Texto de Marta Carvalho Araújo, CEO da Castelbel
Se há esforço que tenho feito nos últimos tempos, é o de relativizar. Pôr em perspetiva. Pensar em quem está (muito) pior. Gerir expectativas.
E o que tenho notado é que a pandemia tornou este último tipo de gestão simultaneamente mais fácil e mais difícil:
. mais fácil porque as provações e constrangimentos tendem a aumentar a tolerância e a resistência à frustração (basta pensar na forma como reagiríamos se, aqui há uns meses, nos servissem um café expresso num copo de plástico, em vez de numa chávena de louça…);
. mais difícil porque, quando a mudança se dá à velocidade da luz e a imprevisibilidade passa a ser, igualmente, uma constante universal, não dá mesmo para cumprir promessas. E, assim sendo, mais vale nem as fazer nem as cobrar.

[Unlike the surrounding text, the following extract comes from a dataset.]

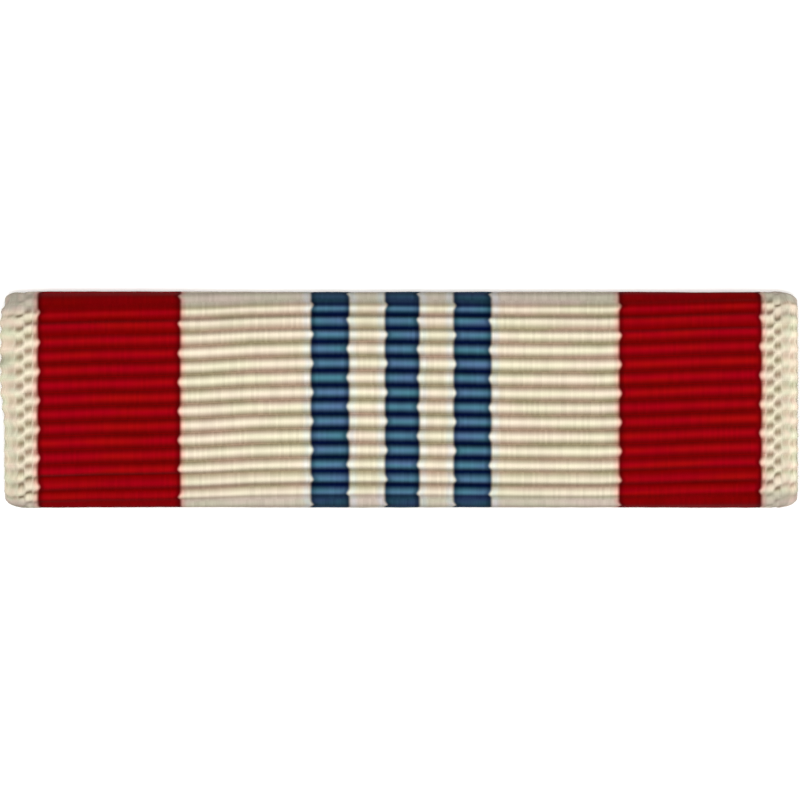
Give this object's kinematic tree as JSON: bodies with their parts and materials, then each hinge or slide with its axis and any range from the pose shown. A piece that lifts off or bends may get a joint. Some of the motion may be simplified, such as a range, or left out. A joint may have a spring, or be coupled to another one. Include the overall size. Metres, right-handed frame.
{
  "type": "ribbon bar",
  "caption": "Ribbon bar: corded, striped ribbon wound round a flat brass bar, with a slide channel on its back.",
  "frame": {"origin": "middle of the plane that the bar rests on, which is the outer face of the channel's lips", "axes": "+X along the bar to the right as seen from the front, +Y to the top edge, +Z out of the striped face"},
  "size_m": [0.0348, 0.0094, 0.0036],
  "materials": {
    "ribbon_cloth": "corded silk ribbon, cream ground with red and dark blue stripes woven in",
    "bar_brass": "satin, rolled sheet",
    "channel_brass": "satin, brushed along its length"
  },
  "bodies": {
    "root": {"ribbon": "ribbon_cloth", "bar_plate": "bar_brass", "slide_channel": "channel_brass"}
  },
  "joints": []
}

De repente, a maioria da população deixou cair velhos hábitos. Passou a aceitar o preço integral de equipamentos elétricos e eletrónicos que, em circunstâncias padrão, só compraria em promoção no final do mês (quem alguma vez imaginou pagar tanto por uma webcam para as videoconferências ou pelo PC para as aulas dos miúdos?!). A achar que faz sentido pagar um múltiplo obsceno do “antigo normal” por uma garrafa de álcool-gel ou dar tanto hoje por uma máscara descartável como tinha dado ontem por uma caixa delas. E a ficar menos incomodada com o que de negativo vai acontecendo porque “o mal de muitos, consolo é” e porque “mal por mal, antes cadeia que hospital”.
A maioria esqueceu as lutas “menos importantes nesta altura”, como as relacionadas com sustentabilidade, diversidade ou igualdade de género. Mais ou menos como quem deixou de queixar-se das costas porque passou a ter dores de dentes. Ou esqueceu o frio porque passou a ter fome.
Para além de curvar a trajetória em que nos movíamos, a gravidade da situação veio provar que muito do que nos parecia imutável era, afinal, uma ilusão. E fez-nos sentir na pele a natureza variável do tempo, sobretudo quando nos fechou a todos em casa (levante o braço quem já deu por si a pensar em “quanto tempo o tempo tem” durante uma hora aparentemente eterna de lides domésticas acompanhadas por miúdos aos berros, por oposição à horinha relaxante de Netflix que passa num instante…).
Infelizmente, no meio desta profunda flexão do espaço-tempo – um dos maiores testes de sempre à nossa capacidade de adaptação, em que muitos estão a ser obrigados a “dobrar para não quebrar” – há quem tenha deixado de ser racional e razoável.
Uns, porque passaram a comportar-se como autênticos “buracos negros” de produtos, serviços e emoções, ao açambarcar desinfetantes, paracetamol, papel higiénico, internet (consumindo conteúdos em streaming como se não houvesse amanhã) e as 24 horas do dia de quem, do outro lado, está em teletrabalho.
Outros, porque perderam a noção da realidade, a capacidade de ver o mundo de forma global, objetiva, isenta e integrada, e a consciência do que deveria ser apreciado apenas em termos relativos, nunca de forma isolada.
Estes últimos fazem lembrar aqueles turistas que pagam de bom grado uma fortuna por um pacote de férias paradisíacas, mas depois se queixam do preço do bife no hotel. Ou quem está disposto a dar milhões de uma vez só pelo apartamento, mas não centenas pela mensalidade do condomínio. Ou os que dizem que 8 euros por uma refeição completa num restaurante de diárias é um exagero, mas não reclamam dos 10 euros por sobremesa num restaurante da moda.
Um bom exemplo desta desconexão da realidade atual é o dos que teimam em destacar o número absoluto de mortes resultantes de Covid-19, em vez de uma muito mais elucidativa taxa de mortalidade (número de mortes por milhão de habitantes), que, a 28 de maio, punha a discreta Bélgica no pódio; Espanha, Reino Unido e Itália à frente dos Estados Unidos; e Brasil, Alemanha e Rússia atrás de Portugal.
É a relatividade que nos permite avaliar desempenhos de forma correta, porque nos ajuda a medir esforços e a comparar o comparável. Veja-se o caso das equipas comerciais: será justo pagar mais a quem vendeu cem em Lisboa do que a quem conseguiu vender cinquenta em Freixo de Espada à Cinta? Ou a quem gerou lucros numa empresa monopolista, por oposição a uma start-up?
Sim, a relatividade é importante. Na teoria e na prática!